THE FUNDAMENTAL role and character of the Armed Forces of the Philippines has been brought into question by the latest revelations of the colossal scale of corruption, nay, plunder of state and people’s resources by the general command of the AFP.
Lt. Col. George Rabusa, the former Philippine military budget officer, has revealed a fraction of this plunder, as well as one of the mechanisms by which it takes place: the payola (slush) fund, known as the provisions for command-directed activities (PCDA), which has a fund of around half-a-billion pesos yearly. Through this PCDA fund, General Angelo Reyes helped himself to 50 million pesos when he retired in March 2001, after just 20 months in office. Generals Villanueva and Cimatu were given a 10 million pesos start-up fund each. All three generals also received a P5 million monthly allowance from the fund during their term in office. Some 160 million pesos "pabaon" (send-off money) was given to General Villanueva when he retired in May 2002. In total, Rabusa had converted into dollars and handed out to the generals almost one billion pesos from the payola fund.
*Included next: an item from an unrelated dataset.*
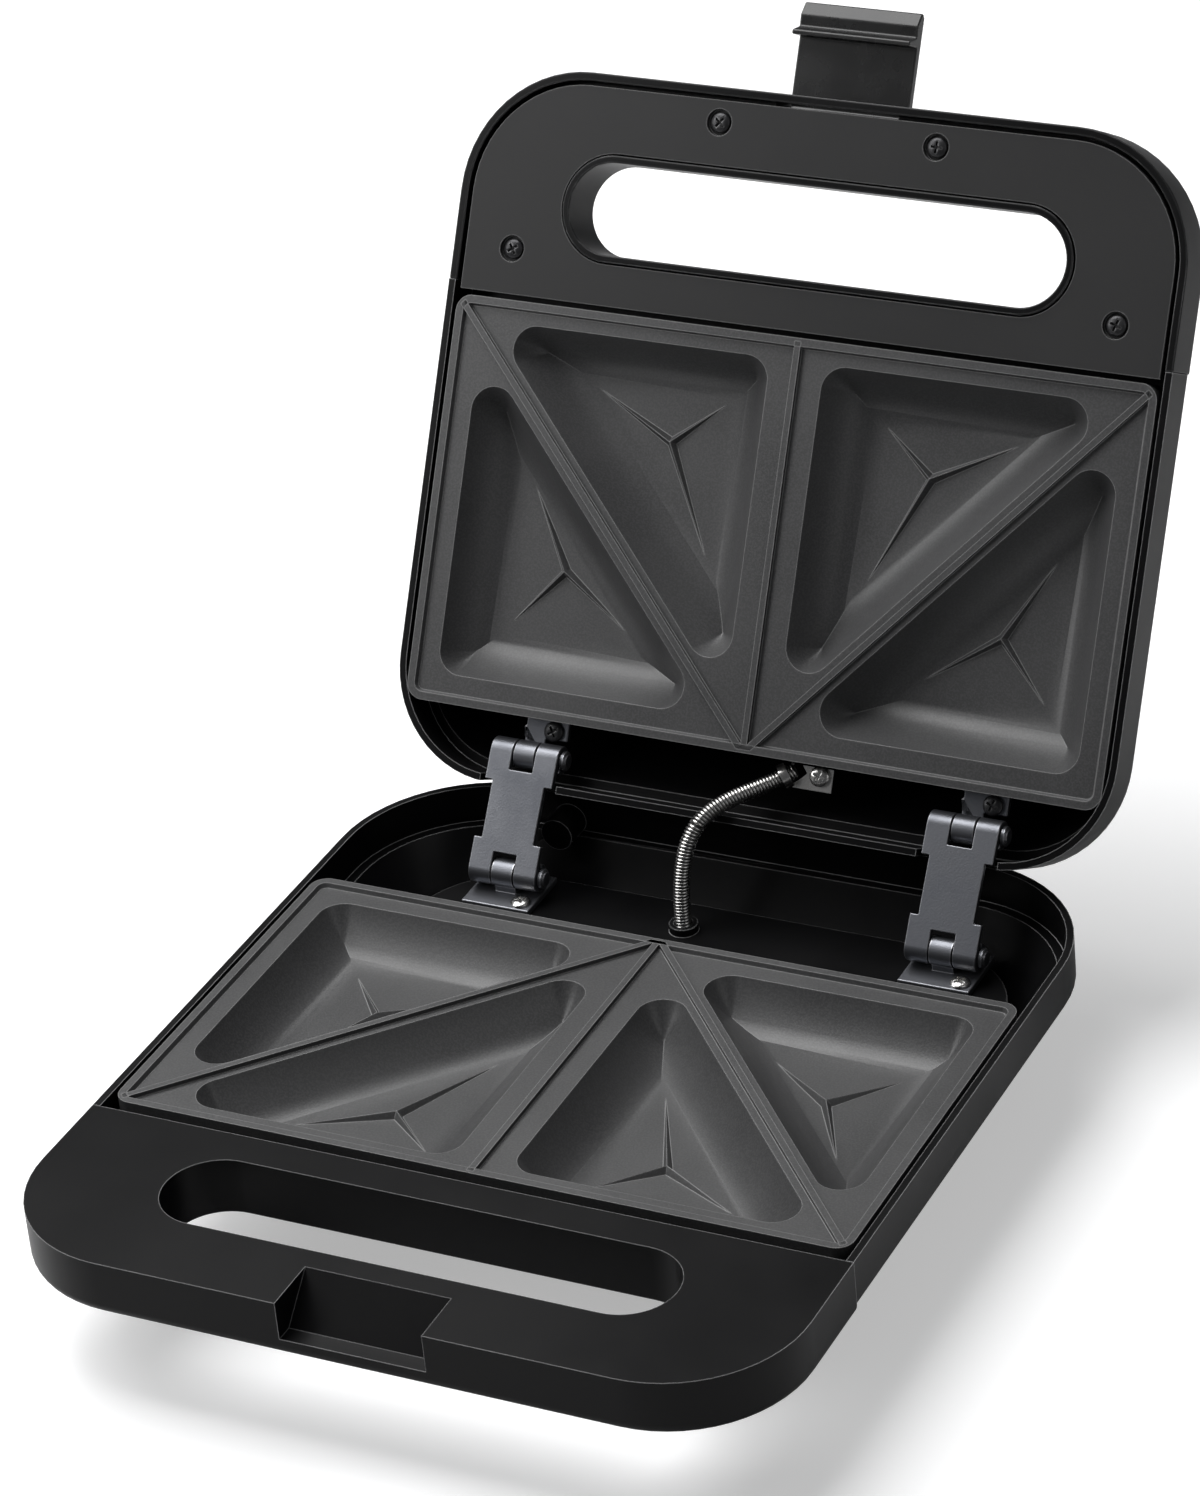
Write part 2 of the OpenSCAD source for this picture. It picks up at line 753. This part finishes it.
// Snap-disc thermostat on the back of the plate
module thermostat() {
    translate([thermostat_x, element_mid, pocket_back + seat_gap]) {
        cylinder(r = thermostat_r, h = 4.5);
        translate([0, 0, 4]) cylinder(r = thermostat_r - 2, h = 3);
        for (x = [-4.5, 4.5]) block(x - 0.4, x + 0.4, -2, 10, 5, 6.2);
    }
}

module base_thermostat() {
    color(dark_grey) in_base() thermostat();
}

module lid_thermostat() {
    color(dark_grey) in_lid() thermostat();
}

module thermal_fuse() {
    color(bright_steel) in_base() translate([0, element_mid, pocket_back + seat_gap + 2.2]) {
        rod(2.2, -44, -24);
        rod(0.6, -52, -16);
    }
}

// Sheet tray that keeps the heat off the casing
module heat_shield(rear) {
    side_n = pocket_back + 1.5;
    difference() {
        translate([0, 0, side_n]) linear_extrude(shield_n + shield_t - side_n)
            rounded_rect(2 * shield_x, rear, shield_front, shield_r);
        translate([0, 0, side_n - 1]) linear_extrude(shield_n - side_n + 1)
            rounded_rect(
                2 * (shield_x - shield_t), rear + shield_t,
                shield_front - shield_t, shield_r - shield_t
            );
        for (p = plate_boss) translate([p[0], p[1], shield_n - 1]) cylinder(r = screw_r + 0.2, h = 3);
    }
}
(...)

Perhaps even more alarming are the revelations of former Commission on Audit officer Heidi Mendoza. Mendoza states that an even larger amount of millions of dollars of overseas funding from international agencies, such as the United Nations, slated for Philippine troops on peacekeeping missions overseas, have been siphoned off into dubious accounts in the Philippines. This includes a single check for $5 million, which was “picked up” in the US by an “unidentified AFP officer”. Former comptroller General Carlos Garcia, who has been pinpointed by Mendoza, was the main operator who was fronting for several top generals, and not only Angelo Reyes.
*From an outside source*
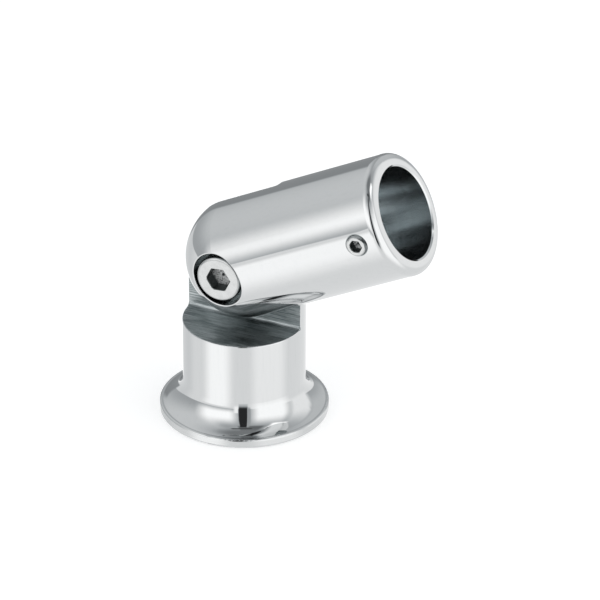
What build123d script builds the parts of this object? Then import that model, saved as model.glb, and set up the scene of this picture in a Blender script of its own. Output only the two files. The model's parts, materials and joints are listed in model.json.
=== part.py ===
from build123d import *
import math
import os

# Folding stanchion base: a round deck foot and a tube socket that swing on each other at a
# half-lap, held by one socket-head screw, with a grub screw that grips the tube.
# Frame: origin on the deck, on the axis of the foot; +Z up; the tube points towards +X and up,
# and the pivot axis runs along Y, with the head of the pivot screw on the -Y side.

# ---- driving dimensions, millimetres and degrees ----
tube_d = 25.4                 # one-inch rail tube that the socket takes
tube_play = 0.1               # diameter allowance of the bore over the tube
bore_depth = 30.0

column_d = 34.0
socket_d = 33.6
flange_d = 47.0
rim_height = 2.7
rim_edge_r = 0.6
rim_land = 0.4                # flat strip on top of the rim
flare_r = 8.0                 # concave sweep from the column out to the rim
shoulder_z = 28.0             # deck to the milled half-moon shoulder
shoulder_root_r = 1.2
tongue_edge_r = 0.3           # broken edges round the shoulder and the tongue's flat face
pivot_x = -0.8                # the pivot axis stands just behind the axis of the foot
pivot_z = 46.5                # deck to the pivot axis
crown_drop = 1.4              # pivot axis down to the centre of the tongue's rounded top

tube_angle = 26.5             # rise of the tube above the deck as shown
socket_length = 54.2          # pivot axis to the mouth
ball_ahead = 1.9              # pivot axis to the centre of the ball end, up the tube
mouth_round_r = 2.5
mouth_chamfer = 0.4
lap_reach = 20.5              # pivot axis to the end wall of the lap
lap_root_r = 1.2
lap_gap = 0.1

deck_thread_r = 4.25          # M10 tapping size
deck_thread_depth = 20.0

screw_r = 3.95                # M8 pivot screw, a running fit in both parts
tongue_hole_r = 4.0
tongue_hole_depth = 14.0
cheek_hole_r = 4.03
head_r = 6.5
head_height = 8.0
head_edge_r = 0.9
head_recess = 2.2             # head face below the widest line of the socket
head_hex_af = 6.0
head_hex_depth = 3.4
screw_length = 20.0
screw_tip_chamfer = 0.8
counterbore_r = 7.75
counterbore_edge_r = 0.25     # broken edge where it comes out through the ball end
hex_tilt = 4.0                # turn of the hexagons out of the deck plane

washer_r = 6.35               # spring lock washer for a socket-head screw
washer_hole_r = 4.05
washer_thick = 2.0
washer_slit = 1.2
washer_slit_lean = 20.0

grub_r = 2.95                 # M6 grub screw, a running fit in its hole
grub_hole_r = 3.0
grub_mouth_r = 3.2
grub_length = 4.8
grub_proud = 0.8              # stands out of the wall until the tube is gripped
grub_chamfer = 0.5
grub_from_mouth = 7.7
grub_hex_af = 3.0
grub_hex_depth = 2.3

# ---- derived values ----
column_r = column_d / 2
socket_r = socket_d / 2
flange_r = flange_d / 2
bore_r = (tube_d + tube_play) / 2
flare_end_r = flange_r - rim_edge_r - rim_land
flare_drop = math.sqrt(flare_r**2 - (column_r + flare_r - flare_end_r)**2)
flare_top_z = rim_height + flare_drop
flare_centre = (column_r + flare_r, flare_top_z)
flare_sweep = math.degrees(math.acos((flare_centre[0] - flare_end_r) / flare_r))
ball_end = ball_ahead - socket_r
bore_floor = socket_length - bore_depth
crown_z = pivot_z - crown_drop
grub_reach = socket_length - grub_from_mouth
grub_mouth_depth = grub_mouth_r - grub_hole_r
head_face_y = -(socket_r - head_recess)
head_seat_y = head_face_y + head_height
washer_seat_y = head_seat_y + washer_thick
grub_face_y = -(socket_r + grub_proud)
lap_y = lap_gap / 2
big = 3 * socket_length       # larger than the whole fitting, for cutting blocks

rise = math.radians(tube_angle)
along = Vector(math.cos(rise), 0, math.sin(rise))
pivot = Vector(pivot_x, 0, pivot_z)


def tube_plane(reach=0.0, depth=0.0):
    """Plane with x along the tube and normal -Y, `reach` from the pivot and `depth` towards +Y."""
    origin = pivot + along * reach + Vector(0, depth, 0)
    return Plane(origin=origin, x_dir=along, z_dir=(0, -1, 0))


def pivot_plane(y):
    """Plane across the pivot axis at y, facing -Y, with x along +X."""
    return Plane(origin=(pivot_x, y, pivot_z), x_dir=(1, 0, 0), z_dir=(0, -1, 0))


def on_arc(centre, radius, angle):
    """Point on a circle in a sketch, with the angle in degrees."""
    turn = math.radians(angle)
    return (centre[0] + radius * math.cos(turn), centre[1] + radius * math.sin(turn))


# ---- base: flange, flared column and tongue, one casting ----
with BuildPart() as base:
    with BuildSketch(Plane.XZ):
        with BuildLine():
            Polyline(
                (0, crown_z + column_r),
                (0, 0),
                (flange_r - rim_edge_r, 0),
            )
            RadiusArc((flange_r - rim_edge_r, 0), (flange_r, rim_edge_r), -rim_edge_r)
            Line((flange_r, rim_edge_r), (flange_r, rim_height - rim_edge_r))
            RadiusArc(
                (flange_r, rim_height - rim_edge_r),
                (flange_r - rim_edge_r, rim_height),
                -rim_edge_r,
            )
            Line((flange_r - rim_edge_r, rim_height), (flare_end_r, rim_height))
            ThreePointArc(
                (flare_end_r, rim_height),
                on_arc(flare_centre, flare_r, 180 + flare_sweep / 2),
                (column_r, flare_top_z),
            )
            Line((column_r, flare_top_z), (column_r, crown_z))
            ThreePointArc(
                (column_r, crown_z),
                on_arc((0, crown_z), column_r, 45),
                (0, crown_z + column_r),
            )
        make_face()
    revolve(axis=Axis.Z)

    # The near half above the shoulder is milled away, with a rounded root along the wall.
    with BuildSketch(Plane.YZ.shift_origin((0, lap_y, shoulder_z))) as cut:
        Rectangle(big, big, align=(Align.MAX, Align.MIN))
        fillet(cut.vertices().sort_by_distance((0, lap_y, shoulder_z))[0], radius=shoulder_root_r)
    extrude(amount=big, both=True, mode=Mode.SUBTRACT)
    milled_edges = base.edges().filter_by_position(Axis.Y, -big, lap_y)
    milled_edges = milled_edges.filter_by_position(Axis.Z, shoulder_z, big)
    fillet(milled_edges - milled_edges.filter_by(Axis.X), radius=tongue_edge_r)

    # Thread for the pivot screw, blind in the tongue, and thread for the deck bolt underneath.
    with BuildSketch(pivot_plane(lap_y)):
        Circle(tongue_hole_r)
    extrude(amount=-tongue_hole_depth, mode=Mode.SUBTRACT)
    with BuildSketch(Plane.XY):
        Circle(deck_thread_r)
    extrude(amount=deck_thread_depth, mode=Mode.SUBTRACT)

# ---- tube socket: bored cylinder with a ball end, half of it cut away at the lap ----
with BuildPart() as tube_socket:
    with BuildSketch(tube_plane()):
        with BuildLine():
            ThreePointArc(
                (ball_end, 0),
                on_arc((ball_ahead, 0), socket_r, 135),
                (ball_ahead, socket_r),
            )
            Line((ball_ahead, socket_r), (socket_length - mouth_round_r, socket_r))
            RadiusArc(
                (socket_length - mouth_round_r, socket_r),
                (socket_length, socket_r - mouth_round_r),
                mouth_round_r,
            )
            Polyline(
                (socket_length, socket_r - mouth_round_r),
                (socket_length, bore_r + mouth_chamfer),
                (socket_length - mouth_chamfer, bore_r),
                (bore_floor, bore_r),
                (bore_floor, 0),
                (ball_end, 0),
            )
        make_face()
    revolve(axis=Axis(pivot, along))

    # The far half is cut away round the pivot to lap against the tongue.
    lap_plane = Plane(origin=pivot, x_dir=along, z_dir=Vector(0, 1, 0).cross(along) * -1)
    with BuildSketch(lap_plane):
        with BuildLine():
            Polyline(
                (lap_reach, -lap_y + lap_root_r),
                (lap_reach, big),
                (-big, big),
                (-big, -lap_y),
                (lap_reach - lap_root_r, -lap_y),
            )
            RadiusArc(
                (lap_reach - lap_root_r, -lap_y),
                (lap_reach, -lap_y + lap_root_r),
                -lap_root_r,
            )
        make_face()
    extrude(amount=big, both=True, mode=Mode.SUBTRACT)

    # Counterbore and clearance hole for the pivot screw.
    with BuildSketch(tube_plane(depth=washer_seat_y)):
        Circle(counterbore_r)
    extrude(amount=big, mode=Mode.SUBTRACT)
    counterbore_mouth = tube_socket.edges(Select.LAST).filter_by_position(Axis.Y, -big, head_face_y + 2)
    fillet(counterbore_mouth, radius=counterbore_edge_r)
    with BuildSketch(tube_plane(depth=socket_r)):
        Circle(cheek_hole_r)
    extrude(amount=2 * socket_r, mode=Mode.SUBTRACT)

    # Threaded hole for the grub screw through the near wall, with a countersunk mouth.
    with BuildSketch(tube_plane(reach=grub_reach, depth=0)):
        Circle(grub_hole_r)
    extrude(amount=big, mode=Mode.SUBTRACT)
    with BuildSketch(tube_plane(reach=grub_reach, depth=grub_mouth_depth - socket_r)) as inner:
        Circle(grub_hole_r)
    with BuildSketch(tube_plane(reach=grub_reach, depth=-socket_r)) as outer:
        Circle(grub_mouth_r)
    loft(sections=[inner.sketch, outer.sketch], mode=Mode.SUBTRACT)

# ---- pivot screw: hexagon-socket cap screw, its shank running through both parts ----
with BuildPart() as pivot_screw:
    with BuildSketch(pivot_plane(head_seat_y)):
        Circle(head_r)
    extrude(amount=head_height)
    fillet(pivot_screw.edges().group_by(Axis.Y)[0], radius=head_edge_r)
    with BuildSketch(pivot_plane(head_seat_y)):
        Circle(screw_r)
    extrude(amount=-screw_length)
    chamfer(pivot_screw.edges().group_by(Axis.Y)[-1], length=screw_tip_chamfer)
    with BuildSketch(pivot_plane(head_face_y)):
        RegularPolygon(head_hex_af / 2, 6, major_radius=False, rotation=hex_tilt)
    extrude(amount=-head_hex_depth, mode=Mode.SUBTRACT)

# ---- lock washer: split spring ring under the head ----
with BuildPart() as lock_washer:
    with BuildSketch(tube_plane(depth=head_seat_y)):
        Circle(washer_r)
        Circle(washer_hole_r, mode=Mode.SUBTRACT)
    extrude(amount=-washer_thick)
    slit_plane = Plane(
        origin=pivot + Vector(0, head_seat_y + washer_thick / 2, 0),
        x_dir=(1, 0, 0),
        z_dir=(0, 0, 1),
    )
    with BuildSketch(slit_plane):
        Rectangle(washer_slit, big, rotation=washer_slit_lean)
    extrude(amount=washer_r, mode=Mode.SUBTRACT)

# ---- grub screw: headless, through the wall of the socket, closing on the tube ----
with BuildPart() as grub_screw:
    with BuildSketch(tube_plane(reach=grub_reach, depth=grub_face_y)):
        Circle(grub_r)
    extrude(amount=-grub_length)
    chamfer(grub_screw.edges().group_by(Axis.Y)[0], length=grub_chamfer)
    chamfer(grub_screw.edges().group_by(Axis.Y)[-1], length=grub_chamfer)
    with BuildSketch(tube_plane(reach=grub_reach, depth=grub_face_y)):
        RegularPolygon(grub_hex_af / 2, 6, major_radius=False, rotation=hex_tilt - tube_angle)
    extrude(amount=-grub_hex_depth, mode=Mode.SUBTRACT)

# ---- labels and files ----
base.part.label = "base"
tube_socket.part.label = "tube_socket"
pivot_screw.part.label = "pivot_screw"
lock_washer.part.label = "lock_washer"
grub_screw.part.label = "grub_screw"

os.makedirs("parts", exist_ok=True)
for piece in (base, tube_socket, pivot_screw, lock_washer, grub_screw):
    export_step(piece.part, f"parts/{piece.part.label}.step")
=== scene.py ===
import json
import math

import bmesh
import bpy
from mathutils import Matrix, Vector


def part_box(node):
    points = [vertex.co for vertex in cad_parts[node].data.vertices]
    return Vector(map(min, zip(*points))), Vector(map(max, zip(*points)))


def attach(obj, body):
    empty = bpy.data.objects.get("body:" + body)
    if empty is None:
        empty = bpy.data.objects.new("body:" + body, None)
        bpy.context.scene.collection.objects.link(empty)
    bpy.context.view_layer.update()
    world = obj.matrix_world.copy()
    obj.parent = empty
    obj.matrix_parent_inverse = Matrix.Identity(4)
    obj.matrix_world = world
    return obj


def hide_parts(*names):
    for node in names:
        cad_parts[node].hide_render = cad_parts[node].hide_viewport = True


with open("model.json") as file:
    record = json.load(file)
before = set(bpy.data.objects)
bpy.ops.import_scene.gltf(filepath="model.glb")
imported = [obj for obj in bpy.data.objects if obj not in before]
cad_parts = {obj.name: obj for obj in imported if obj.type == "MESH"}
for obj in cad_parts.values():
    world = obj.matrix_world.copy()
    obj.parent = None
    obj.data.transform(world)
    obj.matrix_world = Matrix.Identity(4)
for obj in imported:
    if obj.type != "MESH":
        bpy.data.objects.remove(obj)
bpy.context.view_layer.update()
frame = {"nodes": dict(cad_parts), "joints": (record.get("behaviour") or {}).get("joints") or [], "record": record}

MM = 0.001

# ---- where things are, from the frame ----
joints = {joint["name"]: joint for joint in frame["joints"]}
mounts = {mount["name"]: mount for mount in frame["record"]["mounts"]}
pivot = Vector(joints["socket_tilt"]["pos_m"])
tube_direction = Vector(mounts["tube_bore"]["axis"]).normalized()
screw_low, screw_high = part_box("pivot_screw")
screw_centre = (screw_low + screw_high) / 2
grub_low, grub_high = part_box("grub_screw")
grub_centre = (grub_low + grub_high) / 2

# ---- sizes of the CAD that the frame doesn't give, in millimetres ----
BORE_R = 12.75
BORE_FLOOR = 24.2             # pivot axis to the floor of the bore
SHOULDER_Z = 28.0
COUNTERBORE_R = 7.75
GRUB_HOLE_R = 3.0
DECK_HOLE_R = 4.25
DECK_HOLE_DEPTH = 20.0
HEX_TILT = math.radians(4.0)  # turn of both hexagons out of the deck plane

PIVOT_SHANK_R = 3.95
PIVOT_HEAD_HEIGHT = 8.0
PIVOT_HEAD_EDGE = 0.9
PIVOT_HEX = 6.0
PIVOT_HEX_DEPTH = 3.4
GRUB_HEX = 3.0
GRUB_HEX_DEPTH = 2.3
GRUB_CHAMFER = 0.5

# ---- camera: azimuth from -Y towards +X, elevation above the deck, lengths in metres ----
CAMERA_AZIMUTH = math.radians(24.7)
CAMERA_ELEVATION = math.radians(28.5)
CAMERA_ROLL = math.radians(0.27)
CAMERA_DISTANCE = 1.05
CAMERA_LENS = 230.8           # focal length in millimetres
CAMERA_CLIP = (0.05, 50)
CAMERA_AIM_HEIGHT = 0.040
CAMERA_AIM_RIGHT = 0.01526
CAMERA_AIM_UP = -0.00586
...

High ranking officials of the AFP are now claiming that the plunder was stopped through the abolishment of the PCDA in 2005. But this sounds more like damage control on the part of the serving AFP top brass, to contain the situation from further damaging and undermining the institution. However, these plunder charges prove that there is something fundamentally flawed about the AFP as currently constituted. The AFP, far from being the protector of the people seems to be the very anti-thesis of this, plundering the resources that belong to the ordinary soldiers and the masa. Ordinary rank-and-file soldiers put their lives on the line every day and their families scrimp on meagre wages and are deprived of much needed benefits, while the top brass, their wives and children, wallow in plundered wealth.
We think that a genuine government of the people will act and take some immediate measures to revamp and fundamentally transform the AFP. These include the following actions:
· Press for the resignation of the top generals.
· Replace them with a younger generation of junior officers, with the commitment and will to serve the people.
· Abolish not only the slush funds, but all the discretionary funds of the generals, and channel the funds to the rank-and-file soldiers’ welfare and benefits, i.e. medical benefits, housing and salary increases.
· Review the defense budget with the aim of re-channelling the savings towards people’s welfare expenditure, such as education and health.
· Investigate the financial dealings of the top generals, with the view to charging them with corruption and plunder of the people’s resources.
These are the most immediate and practical measures that are necessary to revamp the AFP and transform it into a genuine protector of the people’s interests.